▶ **TASK DIRECTIONS**: Output every line below without omitting or altering anything.

▶ **DATA**:
======
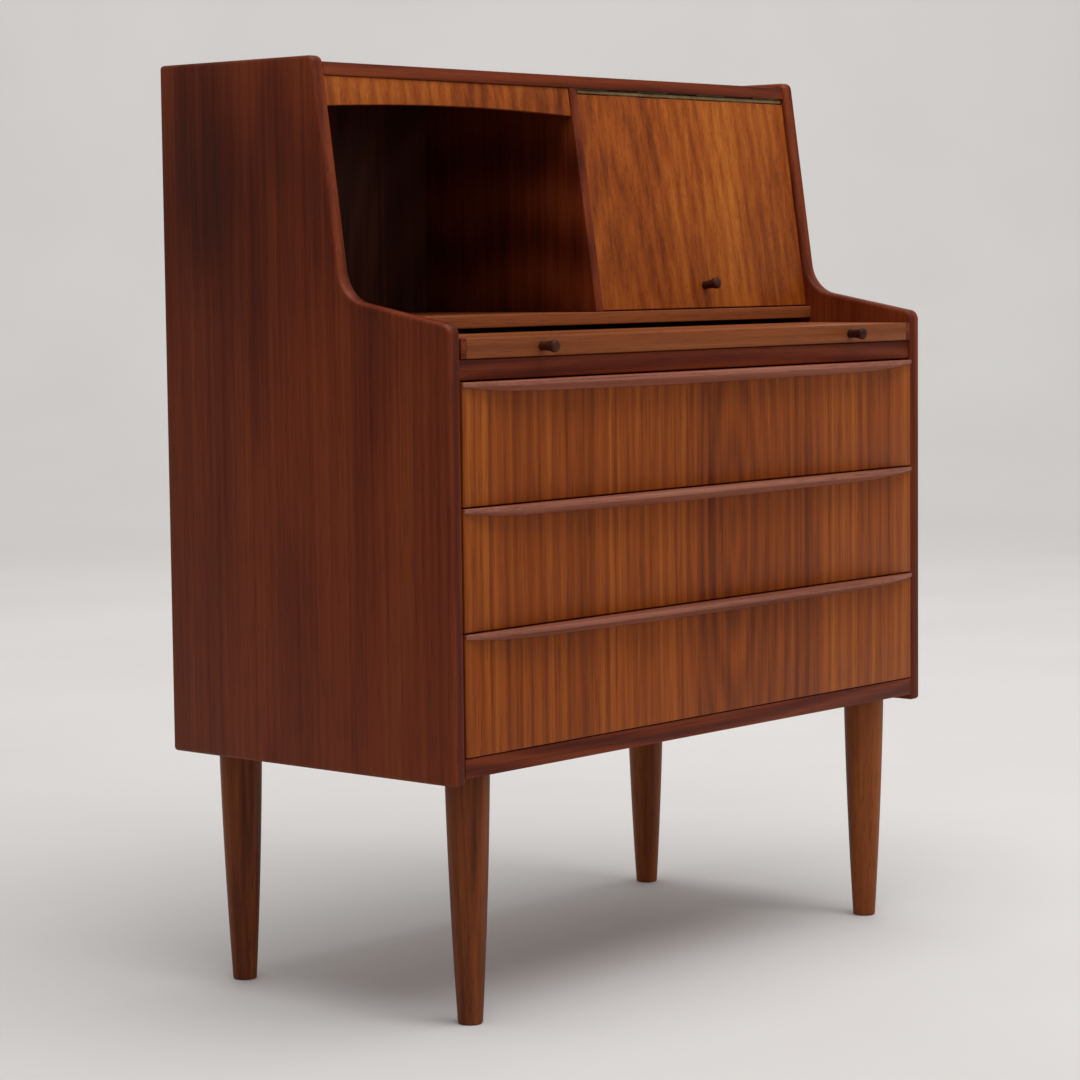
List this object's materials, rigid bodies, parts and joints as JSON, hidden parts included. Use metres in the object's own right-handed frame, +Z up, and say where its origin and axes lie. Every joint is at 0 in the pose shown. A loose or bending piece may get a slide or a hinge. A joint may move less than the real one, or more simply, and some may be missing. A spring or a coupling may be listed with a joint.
{
  "type": "secretary desk",
  "caption": "Teak secretary desk on turned legs with full-width drawers, pull-out writing leaf, open compartment and lift-up flap.",
  "frame": {"origin": "centre of the overall box on the floor", "axes": "+Z up, front faces -Y, +X to the right of someone facing the front"},
  "size_m": [0.84, 0.449, 1.016],
  "materials": {
    "side_teak": "satin oiled",
    "front_teak": "satin oiled",
    "edge_teak": "satin oiled",
    "pull_teak": "satin oiled",
    "leg_teak": "satin oiled",
    "dark_teak": "satin oiled",
    "inner_wood": "raw",
    "steel": "satin",
    "brass": "aged"
  },
  "bodies": {
    "case": {"side_left": "side_teak", "side_right": "side_teak", "top_board": "side_teak", "header_board": "front_teak", "divider": "side_teak", "deck_board": "edge_teak", "bottom_board": "side_teak", "leaf_rail": "side_teak", "back_lower": "dark_teak", "back_upper": "dark_teak", "leg_front_left": "leg_teak", "leg_front_right": "leg_teak", "leg_back_left": "leg_teak", "leg_back_right": "leg_teak", "bolt_front_left": "steel", "bolt_front_right": "steel", "bolt_back_left": "steel", "bolt_back_right": "steel", "runner_1_left": "inner_wood", "runner_1_right": "inner_wood", "runner_2_left": "inner_wood", "runner_2_right": "inner_wood", "runner_3_left": "inner_wood", "runner_3_right": "inner_wood", "leaf_runner_left": "inner_wood", "leaf_runner_right": "inner_wood", "hinge_top_leaf": "brass", "hinge_pin": "brass", "stay_keeper": "brass"},
    "flap": {"flap_panel": "front_teak", "flap_knob": "dark_teak", "hinge_flap_leaf": "brass", "stay_arm": "brass"},
    "leaf": {"leaf_board": "edge_teak", "leaf_lip_left": "side_teak", "leaf_lip_right": "side_teak", "leaf_stop": "inner_wood", "leaf_knob_left": "dark_teak", "leaf_knob_right": "dark_teak"},
    "drawer_1": {"drawer_1_front": "front_teak", "drawer_1_pull": "pull_teak", "drawer_1_side_left": "inner_wood", "drawer_1_side_right": "inner_wood", "drawer_1_back": "inner_wood", "drawer_1_bottom": "inner_wood"},
    "drawer_2": {"drawer_2_front": "front_teak", "drawer_2_pull": "pull_teak", "drawer_2_side_left": "inner_wood", "drawer_2_side_right": "inner_wood", "drawer_2_back": "inner_wood", "drawer_2_bottom": "inner_wood"},
    "drawer_3": {"drawer_3_front": "front_teak", "drawer_3_pull": "pull_teak", "drawer_3_side_left": "inner_wood", "drawer_3_side_right": "inner_wood", "drawer_3_back": "inner_wood", "drawer_3_bottom": "inner_wood"}
  },
  "joints": [
    {"name": "flap_hinge", "type": "hinge", "parent": "case", "child": "flap", "pos_m": [0.2, -0.00651, 0.9926], "axis": [-1, 0, 0], "range_deg": [0, 74]},
    {"name": "leaf_slide", "type": "slide", "parent": "case", "child": "leaf", "axis": [0, -1, 0], "range_m": [0, 0.23]},
    {"name": "drawer_1_slide", "type": "slide", "parent": "case", "child": "drawer_1", "axis": [0, -1, 0], "range_m": [0, 0.28]},
    {"name": "drawer_2_slide", "type": "slide", "parent": "case", "child": "drawer_2", "axis": [0, -1, 0], "range_m": [0, 0.28]},
    {"name": "drawer_3_slide", "type": "slide", "parent": "case", "child": "drawer_3", "axis": [0, -1, 0], "range_m": [0, 0.28]}
  ]
}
======
▶ **SOLUTION FOR THIS EXERCISE**:
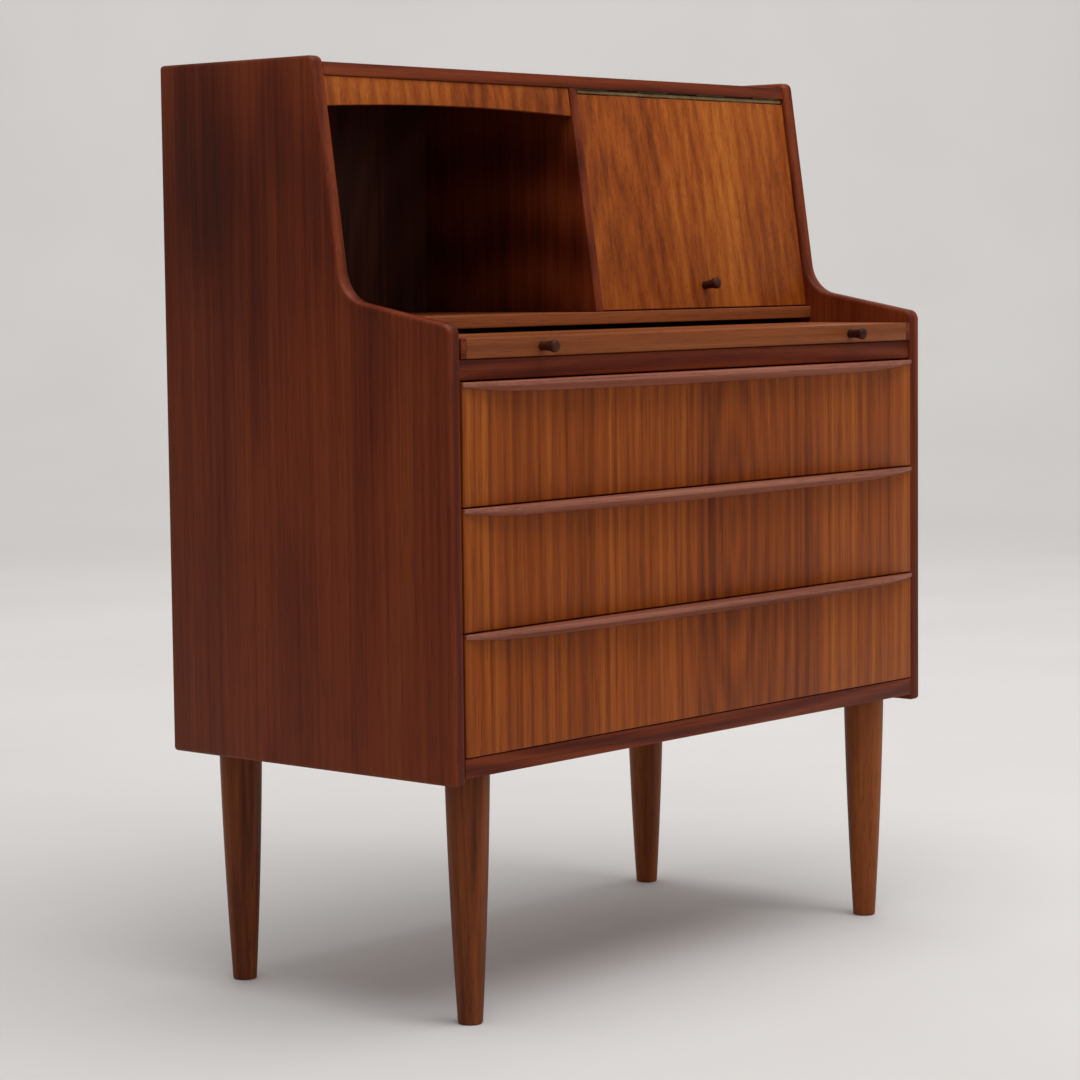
List this object's materials, rigid bodies, parts and joints as JSON, hidden parts included. Use metres in the object's own right-handed frame, +Z up, and say where its origin and axes lie. Every joint is at 0 in the pose shown. A loose or bending piece may get a slide or a hinge. A joint may move less than the real one, or more simply, and some may be missing. A spring or a coupling may be listed with a joint.
{
  "type": "secretary desk",
  "caption": "Teak secretary desk on turned legs with full-width drawers, pull-out writing leaf, open compartment and lift-up flap.",
  "frame": {"origin": "centre of the overall box on the floor", "axes": "+Z up, front faces -Y, +X to the right of someone facing the front"},
  "size_m": [0.84, 0.449, 1.016],
  "materials": {
    "side_teak": "satin oiled",
    "front_teak": "satin oiled",
    "edge_teak": "satin oiled",
    "pull_teak": "satin oiled",
    "leg_teak": "satin oiled",
    "dark_teak": "satin oiled",
    "inner_wood": "raw",
    "steel": "satin",
    "brass": "aged"
  },
  "bodies": {
    "case": {"side_left": "side_teak", "side_right": "side_teak", "top_board": "side_teak", "header_board": "front_teak", "divider": "side_teak", "deck_board": "edge_teak", "bottom_board": "side_teak", "leaf_rail": "side_teak", "back_lower": "dark_teak", "back_upper": "dark_teak", "leg_front_left": "leg_teak", "leg_front_right": "leg_teak", "leg_back_left": "leg_teak", "leg_back_right": "leg_teak", "bolt_front_left": "steel", "bolt_front_right": "steel", "bolt_back_left": "steel", "bolt_back_right": "steel", "runner_1_left": "inner_wood", "runner_1_right": "inner_wood", "runner_2_left": "inner_wood", "runner_2_right": "inner_wood", "runner_3_left": "inner_wood", "runner_3_right": "inner_wood", "leaf_runner_left": "inner_wood", "leaf_runner_right": "inner_wood", "hinge_top_leaf": "brass", "hinge_pin": "brass", "stay_keeper": "brass"},
    "flap": {"flap_panel": "front_teak", "flap_knob": "dark_teak", "hinge_flap_leaf": "brass", "stay_arm": "brass"},
    "leaf": {"leaf_board": "edge_teak", "leaf_lip_left": "side_teak", "leaf_lip_right": "side_teak", "leaf_stop": "inner_wood", "leaf_knob_left": "dark_teak", "leaf_knob_right": "dark_teak"},
    "drawer_1": {"drawer_1_front": "front_teak", "drawer_1_pull": "pull_teak", "drawer_1_side_left": "inner_wood", "drawer_1_side_right": "inner_wood", "drawer_1_back": "inner_wood", "drawer_1_bottom": "inner_wood"},
    "drawer_2": {"drawer_2_front": "front_teak", "drawer_2_pull": "pull_teak", "drawer_2_side_left": "inner_wood", "drawer_2_side_right": "inner_wood", "drawer_2_back": "inner_wood", "drawer_2_bottom": "inner_wood"},
    "drawer_3": {"drawer_3_front": "front_teak", "drawer_3_pull": "pull_teak", "drawer_3_side_left": "inner_wood", "drawer_3_side_right": "inner_wood", "drawer_3_back": "inner_wood", "drawer_3_bottom": "inner_wood"}
  },
  "joints": [
    {"name": "flap_hinge", "type": "hinge", "parent": "case", "child": "flap", "pos_m": [0.2, -0.00651, 0.9926], "axis": [-1, 0, 0], "range_deg": [0, 74]},
    {"name": "leaf_slide", "type": "slide", "parent": "case", "child": "leaf", "axis": [0, -1, 0], "range_m": [0, 0.23]},
    {"name": "drawer_1_slide", "type": "slide", "parent": "case", "child": "drawer_1", "axis": [0, -1, 0], "range_m": [0, 0.28]},
    {"name": "drawer_2_slide", "type": "slide", "parent": "case", "child": "drawer_2", "axis": [0, -1, 0], "range_m": [0, 0.28]},
    {"name": "drawer_3_slide", "type": "slide", "parent": "case", "child": "drawer_3", "axis": [0, -1, 0], "range_m": [0, 0.28]}
  ]
}